* **WHAT THE TASK ASKS**
Repeat each line exactly, leaving nothing out.

____ SOURCE DATA

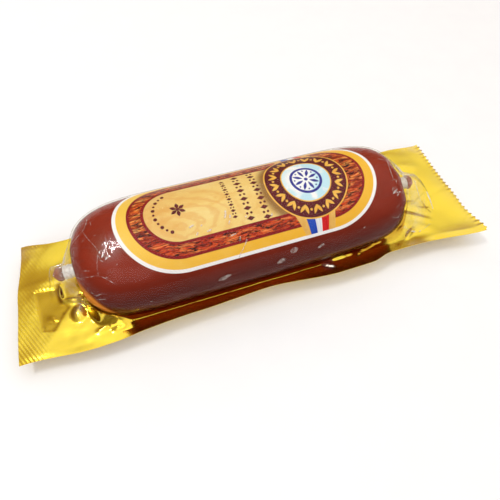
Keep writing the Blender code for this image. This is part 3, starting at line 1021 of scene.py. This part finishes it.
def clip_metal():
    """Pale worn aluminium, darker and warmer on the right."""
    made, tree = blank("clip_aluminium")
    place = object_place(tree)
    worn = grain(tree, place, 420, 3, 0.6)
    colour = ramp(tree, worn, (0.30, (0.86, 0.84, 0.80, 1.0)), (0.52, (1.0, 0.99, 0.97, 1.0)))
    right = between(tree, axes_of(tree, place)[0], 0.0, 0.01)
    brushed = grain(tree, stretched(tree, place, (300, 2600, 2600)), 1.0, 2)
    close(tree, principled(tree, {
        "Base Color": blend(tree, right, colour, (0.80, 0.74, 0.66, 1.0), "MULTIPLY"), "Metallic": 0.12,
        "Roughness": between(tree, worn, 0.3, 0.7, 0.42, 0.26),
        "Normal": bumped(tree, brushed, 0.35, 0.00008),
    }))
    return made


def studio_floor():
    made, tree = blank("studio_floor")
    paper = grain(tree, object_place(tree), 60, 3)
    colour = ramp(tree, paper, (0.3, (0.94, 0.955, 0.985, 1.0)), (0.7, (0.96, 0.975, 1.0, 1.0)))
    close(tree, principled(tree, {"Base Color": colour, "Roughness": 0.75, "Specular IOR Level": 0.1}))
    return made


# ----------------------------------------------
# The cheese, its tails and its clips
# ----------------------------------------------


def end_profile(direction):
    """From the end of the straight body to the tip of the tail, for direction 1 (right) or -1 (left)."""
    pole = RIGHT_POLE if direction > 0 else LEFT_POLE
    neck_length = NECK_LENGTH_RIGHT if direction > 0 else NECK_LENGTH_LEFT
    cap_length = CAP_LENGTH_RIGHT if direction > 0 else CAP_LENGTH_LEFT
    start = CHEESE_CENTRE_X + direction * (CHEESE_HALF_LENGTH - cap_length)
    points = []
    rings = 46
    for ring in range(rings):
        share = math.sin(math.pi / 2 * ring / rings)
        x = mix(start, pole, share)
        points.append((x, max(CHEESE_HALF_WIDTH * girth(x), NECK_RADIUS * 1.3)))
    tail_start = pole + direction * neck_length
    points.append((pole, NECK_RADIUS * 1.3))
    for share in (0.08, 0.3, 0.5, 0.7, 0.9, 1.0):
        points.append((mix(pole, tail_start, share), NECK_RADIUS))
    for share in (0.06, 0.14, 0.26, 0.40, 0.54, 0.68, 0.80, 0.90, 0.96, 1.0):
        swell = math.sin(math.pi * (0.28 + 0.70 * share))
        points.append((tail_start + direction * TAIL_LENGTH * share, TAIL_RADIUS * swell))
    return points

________

* **FULL SOLUTION**
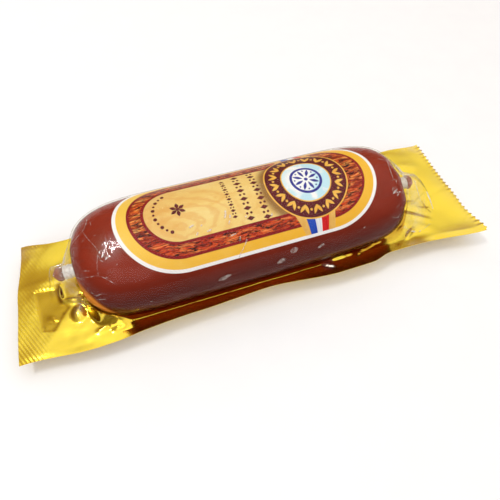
Keep writing the Blender code for this image. This is part 3, starting at line 1021 of scene.py. This part finishes it.
def clip_metal():
    """Pale worn aluminium, darker and warmer on the right."""
    made, tree = blank("clip_aluminium")
    place = object_place(tree)
    worn = grain(tree, place, 420, 3, 0.6)
    colour = ramp(tree, worn, (0.30, (0.86, 0.84, 0.80, 1.0)), (0.52, (1.0, 0.99, 0.97, 1.0)))
    right = between(tree, axes_of(tree, place)[0], 0.0, 0.01)
    brushed = grain(tree, stretched(tree, place, (300, 2600, 2600)), 1.0, 2)
    close(tree, principled(tree, {
        "Base Color": blend(tree, right, colour, (0.80, 0.74, 0.66, 1.0), "MULTIPLY"), "Metallic": 0.12,
        "Roughness": between(tree, worn, 0.3, 0.7, 0.42, 0.26),
        "Normal": bumped(tree, brushed, 0.35, 0.00008),
    }))
    return made


def studio_floor():
    made, tree = blank("studio_floor")
    paper = grain(tree, object_place(tree), 60, 3)
    colour = ramp(tree, paper, (0.3, (0.94, 0.955, 0.985, 1.0)), (0.7, (0.96, 0.975, 1.0, 1.0)))
    close(tree, principled(tree, {"Base Color": colour, "Roughness": 0.75, "Specular IOR Level": 0.1}))
    return made


# ----------------------------------------------
# The cheese, its tails and its clips
# ----------------------------------------------


def end_profile(direction):
    """From the end of the straight body to the tip of the tail, for direction 1 (right) or -1 (left)."""
    pole = RIGHT_POLE if direction > 0 else LEFT_POLE
    neck_length = NECK_LENGTH_RIGHT if direction > 0 else NECK_LENGTH_LEFT
    cap_length = CAP_LENGTH_RIGHT if direction > 0 else CAP_LENGTH_LEFT
    start = CHEESE_CENTRE_X + direction * (CHEESE_HALF_LENGTH - cap_length)
    points = []
    rings = 46
    for ring in range(rings):
        share = math.sin(math.pi / 2 * ring / rings)
        x = mix(start, pole, share)
        points.append((x, max(CHEESE_HALF_WIDTH * girth(x), NECK_RADIUS * 1.3)))
    tail_start = pole + direction * neck_length
    points.append((pole, NECK_RADIUS * 1.3))
    for share in (0.08, 0.3, 0.5, 0.7, 0.9, 1.0):
        points.append((mix(pole, tail_start, share), NECK_RADIUS))
    for share in (0.06, 0.14, 0.26, 0.40, 0.54, 0.68, 0.80, 0.90, 0.96, 1.0):
        swell = math.sin(math.pi * (0.28 + 0.70 * share))
        points.append((tail_start + direction * TAIL_LENGTH * share, TAIL_RADIUS * swell))
    return points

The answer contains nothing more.